EXERCISE PROMPT> Reproduce only the lines from the one containing "points = [for" through the one containing "obj.matrix_world = world", exactly as written and with both ends included.

RAW DATA>
== == ==

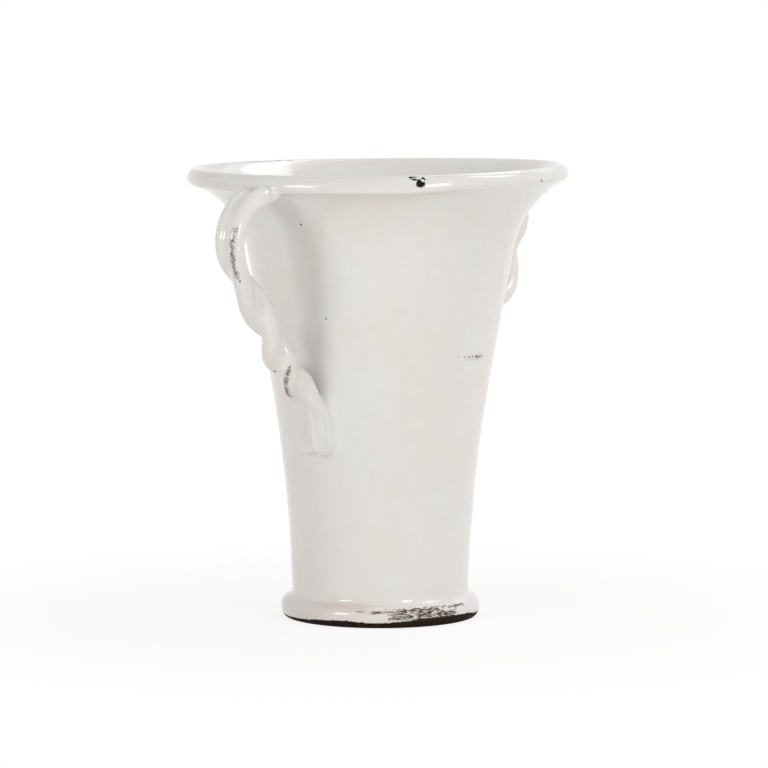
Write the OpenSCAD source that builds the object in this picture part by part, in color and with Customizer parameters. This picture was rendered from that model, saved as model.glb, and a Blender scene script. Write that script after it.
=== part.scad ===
/* [Body] */
// Height from the table to the top of the lip
height = 304; // [290:1:320]
// Diameter of the waist, just above the foot bead
waist_d = 119.4; // [110:0.2:128]
// Thickness of the wall
wall = 8; // [6:0.5:9.5]
// Thickness of the floor
floor_t = 11; // [8:0.5:14]
// Radius inside, where the floor turns up into the wall
floor_fillet_r = 12; // [6:1:18]
// Lean of the side where it leaves the foot, in degrees from upright
foot_lean = 1.6; // [0:0.1:3]
// Lean of the straight part of the side, in degrees from upright
side_lean = 10.2; // [9:0.1:11.5]
// Radius of the long hollow curve between those two leans
side_r = 1000; // [850:10:1100]

/* [Foot] */
// Diameter of the flat underside
foot_d = 128.8; // [122:0.2:132]
// Diameter of the foot bead at its widest
bead_d = 135; // [133:0.2:142]
// Height of the bead's widest point above the table
bead_z = 8; // [6:0.5:10]
// Radius of the bead's rounded top
bead_top_r = 7; // [5:0.5:8]
// Radius of the hollow between the bead and the waist
cove_r = 4; // [2:0.5:6]
// Width of the rubbed edge round the underside
foot_edge = 1; // [0.5:0.1:2]

/* [Lip] */
// Outer diameter of the lip
lip_d = 256.8; // [246:0.2:268]
// Thickness of the rolled lip
lip_t = 11; // [10:0.5:13]
// Lean of the flare where it runs into the lip, in degrees from upright
flare_lean = 65; // [58:1:70]

/* [Handles] */
// Distance between the centre lines of the two ropes at their widest
handle_span = 316.6; // [306:0.2:330]
// Drop from the top of the lip to the widest point of a rope
hook_drop = 42.8; // [38:0.2:50]
// Radius of the bend at the widest point
hook_r = 28; // [24:1:32]
// Height above the table where the rope lands on the side
landing_z = 142; // [130:1:155]
// Radius of the bend at the landing
landing_r = 60; // [40:1:75]
// Length of the pressed end, from the landing to its tip
tail_l = 28; // [24:1:36]
// Height of the pressed end's centre line over the side
seat_h = 2; // [0.5:0.1:3]
// How far the rope swings out, and then in again, on the lower half of its drop
sway = 2.6; // [0:0.1:3.6]

/* [Rope] */
// Diameter of one strand
strand_d = 12.2; // [11:0.1:13.4]
// Distance between the two strands' centres in the rope
strand_gap = 9.5; // [7.5:0.1:10.5]
// Distance between the two strands' centres where they join the lip
splay = 16; // [10:0.5:20]
// Length over which the strands come together below the lip
splay_l = 36; // [24:1:46]
// Thickness of a strand at the lip, as a share of its diameter
root_taper = 0.8; // [0.7:0.01:0.86]
// Half turns between the lip and the landing
half_turns = 3; // [1:1:5]
// How far inside the lip the ropes start, measured back from the middle of the roll
root_inset = 3; // [1:0.5:5]
// How far below the middle of the lip the ropes start
root_drop = 2.7; // [0:0.1:3.2]
// How much the twist tightens towards the lower end, 1 for an even twist
twist_rush = 1.65; // [1.3:0.05:1.8]
// Where the strands lie side by side again, as a share of the way down to the landing
twist_stop = 0.87; // [0.84:0.01:1]
// Thickness of the clay web at the bottom of the groove
web_t = 3; // [1.5:0.1:5]
// Length of the rounded tip
tip_l = 10; // [6:1:14]

/* [Finger mark] */
// Length of the mark pressed into the rope's lower end
mark_l = 26; // [18:1:30]
// Distance from the tip to the middle of the mark
mark_from_tip = 19; // [17:1:24]
// Depth of the mark
mark_depth = 2.4; // [1:0.1:3]
// Half of the angle that the mark takes round the rope, in degrees
mark_spread = 36; // [28:1:46]

/* [Hidden] */

// Steps of the curves
turn_step = 6;
ring_step = 3.2;
ring_points = 24;
tip_rings = 5;
sides = 180;

glaze = [0.88, 0.87, 0.85];

// Radii worked out from the diameters above
waist_r = waist_d / 2;
foot_r = foot_d / 2;
bead_r = bead_d / 2;
lip_r = lip_t / 2;
strand_r = strand_d / 2;

// Bead: its lower arc rises from the foot to the widest point, its top rolls into the cove
bead_low_r = (bead_z * bead_z + (bead_r - foot_r) * (bead_r - foot_r)) / (2 * (bead_r - foot_r));
bead_low_c = [bead_r - bead_low_r, bead_z];
bead_top_c = [bead_r - bead_top_r, bead_z];
cove_dx = waist_r + cove_r - bead_top_c[0];
cove_c = bead_top_c + [cove_dx, sqrt(pow(bead_top_r + cove_r, 2) - cove_dx * cove_dx)];
cove_turn = atan2(cove_c[1] - bead_top_c[1], cove_dx);

// Side: a long arc that leans out from foot_lean to side_lean, then a straight cone
side_c = [waist_r + side_r * cos(foot_lean), cove_c[1] - side_r * sin(foot_lean)];
cone_start = lean_point(side_c, side_r, side_lean);
inner_cone_start = lean_point(side_c, side_r + wall, side_lean);
inner_start_lean = asin((floor_t + floor_fillet_r - side_c[1]) / (side_r + wall));
inner_start = lean_point(side_c, side_r + wall, inner_start_lean);

// Lip: a round roll that the outside and the inside of the flare both run into
lip_c = [lip_d / 2 - lip_r, height - lip_r];
lip_out = lip_c + lip_r * [cos(flare_lean), -sin(flare_lean)];
lip_in = lip_c - lip_r * [cos(flare_lean), -sin(flare_lean)];
flare_out_z = flare_start_z(cone_start, lip_out);
flare_in_z = flare_start_z(inner_cone_start, lip_in);

// A point of an arc that hollows outwards, named by the lean of the wall there
function lean_point(c, r, lean) = c + r * [-cos(lean), sin(lean)];

// The height at which an arc from side_lean to flare_lean has to leave the cone to reach a point of the lip
function flare_start_z(cone, end) =
    let (k = (cos(side_lean) - cos(flare_lean)) / (sin(flare_lean) - sin(side_lean)))
    (end[0] - k * end[1] - cone[0] + cone[1] * tan(side_lean)) / (tan(side_lean) - k);

function on_cone(cone, z) = [cone[0] + (z - cone[1]) * tan(side_lean), z];

// Points of an arc from angle a0 to angle a1 about a centre
function arc(c, r, a0, a1, step = turn_step) =
    let (n = max(1, ceil(abs(a1 - a0) / step)))
    [for (i = [0:n]) c + r * [cos(a0 + (a1 - a0) * i / n), sin(a0 + (a1 - a0) * i / n)]];

// Points of the flare, from the cone at height z up to a point of the lip
function flare(cone, z, end) =
    let (r = (end[1] - z) / (sin(flare_lean) - sin(side_lean)))
    let (c = on_cone(cone, z) + r * [cos(side_lean), -sin(side_lean)])
    arc(c, r, 180 - side_lean, 180 - flare_lean, turn_step * 2 / 3);

function reversed(list) = [for (i = [len(list) - 1:-1:0]) list[i]];

// Half section of the thrown body, up the outside, over the lip and down the inside
function section() = concat(
    [[0, 0], [foot_r - foot_edge, 0]],
    [for (p = arc(bead_low_c, bead_low_r, -asin(bead_z / bead_low_r), 0)) if (p[1] > foot_edge) p],
    arc(bead_top_c, bead_top_r, turn_step, cove_turn),
    arc(cove_c, cove_r, 180 + cove_turn - turn_step, 180),
    arc(side_c, side_r, 180 - foot_lean - 1, 180 - side_lean, 1),
    flare(cone_start, flare_out_z, lip_out),
    [for (a = [-50:10:100]) lip_c + lip_r * [cos(a), sin(a)]],
    reversed(flare(inner_cone_start, flare_in_z, lip_in)),
    reversed(arc(side_c, side_r + wall, 180 - inner_start_lean, 180 - side_lean, 1)),
    arc(inner_start - [floor_fillet_r, 0], floor_fillet_r, -turn_step, -90),
    [[0, floor_t]]
);

// Centre line of a rope in the plane of the handle: off the lip, round the hook,
// down to the side and along it. Headings are in degrees, 0 outwards and -90 down.
landing_lean = asin((landing_z - side_c[1]) / side_r);
landing = lean_point(side_c, side_r, landing_lean) + seat_h * [cos(landing_lean), -sin(landing_lean)];
hook_c = [handle_span / 2 - hook_r, height - hook_drop];
root = lip_c - root_inset * [sin(flare_lean), cos(flare_lean)] - [0, root_drop];
to_hook = hook_c - root;
to_landing = landing - hook_c;
lip_heading = atan2(to_hook[1], to_hook[0]) + asin(hook_r / norm(to_hook));
drop_heading = atan2(to_landing[1], to_landing[0]) - asin(hook_r / norm(to_landing));
tail_heading = -90 - landing_lean;
landing_cut = landing_r * tan((tail_heading - drop_heading) / 2);

// Lengths along the centre line at which each stretch of it ends
lip_end = sqrt(pow(norm(to_hook), 2) - hook_r * hook_r);
widest = lip_end + hook_r * (lip_heading + 90) * PI / 180;
hook_end = lip_end + hook_r * (lip_heading - drop_heading) * PI / 180;
drop_end = hook_end + sqrt(pow(norm(to_landing), 2) - hook_r * hook_r) - landing_cut;
landing_end = drop_end + landing_r * (tail_heading - drop_heading) * PI / 180;
rope_end = landing_end + tail_l - landing_cut;
twist_end = widest + twist_stop * ((drop_end + landing_end) / 2 - widest);
sway_start = (widest + drop_end) / 2;
hook_exit = hook_c + hook_r * left_of(drop_heading);
landing_c = hook_exit + (drop_end - hook_end) * ahead(drop_heading) + landing_r * left_of(drop_heading);
tail_start = landing_c - landing_r * left_of(tail_heading);

function ahead(a) = [cos(a), sin(a)];
function left_of(a) = [-sin(a), cos(a)];

function heading(s) =
    s < lip_end ? lip_heading :
    s < hook_end ? lip_heading - (s - lip_end) / hook_r * 180 / PI :
    s < drop_end ? drop_heading :
    s < landing_end ? drop_heading + (s - drop_end) / landing_r * 180 / PI :
    tail_heading;

// Sideways swing of the lower drop, first to the left of the heading and then to the right
function swing(s) =
    let (u = min(1, max(0, (s - sway_start) / (landing_end - sway_start))))
    sway * 1.3 * sin(360 * u) * sin(180 * u);

function centre(s) = path(s) + swing(s) * left_of(heading(s));

function path(s) =
    s < lip_end ? root + s * ahead(lip_heading) :
    s < hook_end ? hook_c + hook_r * left_of(heading(s)) :
    s < drop_end ? hook_exit + (s - hook_end) * ahead(drop_heading) :
    s < landing_end ? landing_c - landing_r * left_of(heading(s)) :
    tail_start + (s - landing_end) * ahead(tail_heading);

// Eases from 0 to 1 as t does
function ease(t) = let (u = min(1, max(0, t))) u * u * (3 - 2 * u);
function blend(a, b, t) = a + (b - a) * ease(t);

// Angle of the first strand round the centre line, 0 along +Y and 90 outwards.
// A mean over five near places softens where the twist starts and stops
function twist(s) =
    36 * half_turns * (turned(s - 5) + turned(s - 2.5) + turned(s) + turned(s + 2.5) + turned(s + 5));
function turned(s) = pow(min(1, max(0, (s - widest) / (twist_end - widest))), twist_rush);

// Distance from the centre line to the skin of the two strands, at angle q from the first strand
function skin(s, q) =
    let (a = blend(splay, strand_gap, s / splay_l) / 2)
    let (r = strand_r * blend(root_taper, 1, s / splay_l))
    a * abs(cos(q)) + sqrt(max(r * r - pow(a * sin(q), 2), web_t * web_t / 4));

// Depth of the finger mark, on the outward side of the first strand's end
mark_angle = 180 * (half_turns - 1) + 90 - atan2(strand_r, strand_gap / 2);
function mark(s, q) =
    let (along = (s - (rope_end - mark_from_tip)) / (mark_l / 2))
    let (off = abs((q - mark_angle + 540) % 360 - 180) / mark_spread)
    mark_depth * ease(2 - 2 * abs(along)) * ease(1.6 - 1.6 * off);

// How much the skin draws in towards the centre line over the rounded tip
function tip(s) = s < rope_end - tip_l ? 1 : sqrt(1 - pow((s - rope_end + tip_l) / tip_l, 2));

// One ring of the rope's skin
function ring(s) =
    let (a = heading(s), c = centre(s), t = twist(s))
    let (out = [-sin(a), 0, cos(a)], across = [0, 1, 0])
    [for (k = [0:ring_points - 1])
        let (q = 360 * k / ring_points)
        let (d = tip(s) * (skin(s, q) - mark(s, q)))
        [c[0], 0, c[1]] + d * (cos(q + t) * across + sin(q + t) * out)];

// Stations along the rope, evenly spaced and then closer over the tip
body_rings = ceil((rope_end - tip_l) / ring_step);
stations = concat(
    [for (i = [0:body_rings]) (rope_end - tip_l) * i / body_rings],
    [for (i = [1:tip_rings]) rope_end - tip_l + tip_l * sin(90 * i / (tip_rings + 0.5))]
);

module rope_handle() {
    n = ring_points;
    last = len(stations) - 1;
    points = [for (s = stations) each ring(s)];
    skin_faces = [for (i = [0:last - 1], k = [0:n - 1])
        let (a = i * n + k, b = i * n + (k + 1) % n)
        each [[a, b + n, b], [a, a + n, b + n]]];
    end_faces = [[for (k = [0:n - 1]) k], [for (k = [n - 1:-1:0]) last * n + k]];
    polyhedron(points, concat(skin_faces, end_faces), convexity = 8);
}

module vase() {
    color(glaze) union() {
        rotate_extrude($fn = sides) polygon(section());
        rope_handle();
        rotate([0, 0, 180]) rope_handle();
    }
}

vase();
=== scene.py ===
from math import asin, atan2, ceil, cos, degrees, exp, inf, pi, radians, sin, sqrt, tan

import bmesh
import bpy
from mathutils import Matrix, Quaternion, Vector, noise
from mathutils.kdtree import KDTree


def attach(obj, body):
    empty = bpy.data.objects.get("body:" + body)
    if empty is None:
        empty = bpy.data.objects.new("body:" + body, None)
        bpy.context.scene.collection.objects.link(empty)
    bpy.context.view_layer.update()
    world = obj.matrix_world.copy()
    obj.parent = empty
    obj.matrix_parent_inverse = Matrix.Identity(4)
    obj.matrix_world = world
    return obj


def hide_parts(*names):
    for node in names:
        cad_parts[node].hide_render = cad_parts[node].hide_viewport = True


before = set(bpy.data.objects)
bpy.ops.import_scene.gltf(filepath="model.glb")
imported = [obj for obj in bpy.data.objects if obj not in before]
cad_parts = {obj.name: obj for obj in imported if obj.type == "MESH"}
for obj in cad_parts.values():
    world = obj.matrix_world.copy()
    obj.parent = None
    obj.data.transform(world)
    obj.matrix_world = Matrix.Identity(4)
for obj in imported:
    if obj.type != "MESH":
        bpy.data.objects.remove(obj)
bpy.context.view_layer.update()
mm = 0.001          # the pieces are modelled in millimetres and scaled once at the end
perMetre = 1 / mm


def clamp(t):
    return min(1, max(0, t))


def ease(t):
    u = clamp(t)
    return u * u * (3 - 2 * u)


def easeFrom(value, place):
    # 0 up to a place and 1 beyond it; the place is its start and the width of the change
    return ease((value - place[0]) / place[1])


def easeUntil(value, place):
    # 1 up to a place and 0 beyond it; the place is its end and the width of the change
    return ease((place[0] - value) / place[1])


def mix(a, b, t):
    return a + (b - a) * t


def polar(angle):
    return Vector((cos(radians(angle)), sin(radians(angle))))


def vertsOf(geom):
    return [g for g in geom if isinstance(g, bmesh.types.BMVert)]


def edgesOf(geom):
    return [g for g in geom if isinstance(g, bmesh.types.BMEdge)]


def soften(bm, verts, passes=1):
    for _ in range(passes):
        bmesh.ops.smooth_vert(bm, verts=verts, factor=0.5,
                              use_axis_x=True, use_axis_y=True, use_axis_z=True)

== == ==

TASK ANSWER>
    points = [for (s = stations) each ring(s)];
    skin_faces = [for (i = [0:last - 1], k = [0:n - 1])
        let (a = i * n + k, b = i * n + (k + 1) % n)
        each [[a, b + n, b], [a, a + n, b + n]]];
    end_faces = [[for (k = [0:n - 1]) k], [for (k = [n - 1:-1:0]) last * n + k]];
    polyhedron(points, concat(skin_faces, end_faces), convexity = 8);
}

module vase() {
    color(glaze) union() {
        rotate_extrude($fn = sides) polygon(section());
        rope_handle();
        rotate([0, 0, 180]) rope_handle();
    }
}

vase();
=== scene.py ===
from math import asin, atan2, ceil, cos, degrees, exp, inf, pi, radians, sin, sqrt, tan

import bmesh
import bpy
from mathutils import Matrix, Quaternion, Vector, noise
from mathutils.kdtree import KDTree


def attach(obj, body):
    empty = bpy.data.objects.get("body:" + body)
    if empty is None:
        empty = bpy.data.objects.new("body:" + body, None)
        bpy.context.scene.collection.objects.link(empty)
    bpy.context.view_layer.update()
    world = obj.matrix_world.copy()
    obj.parent = empty
    obj.matrix_parent_inverse = Matrix.Identity(4)
    obj.matrix_world = world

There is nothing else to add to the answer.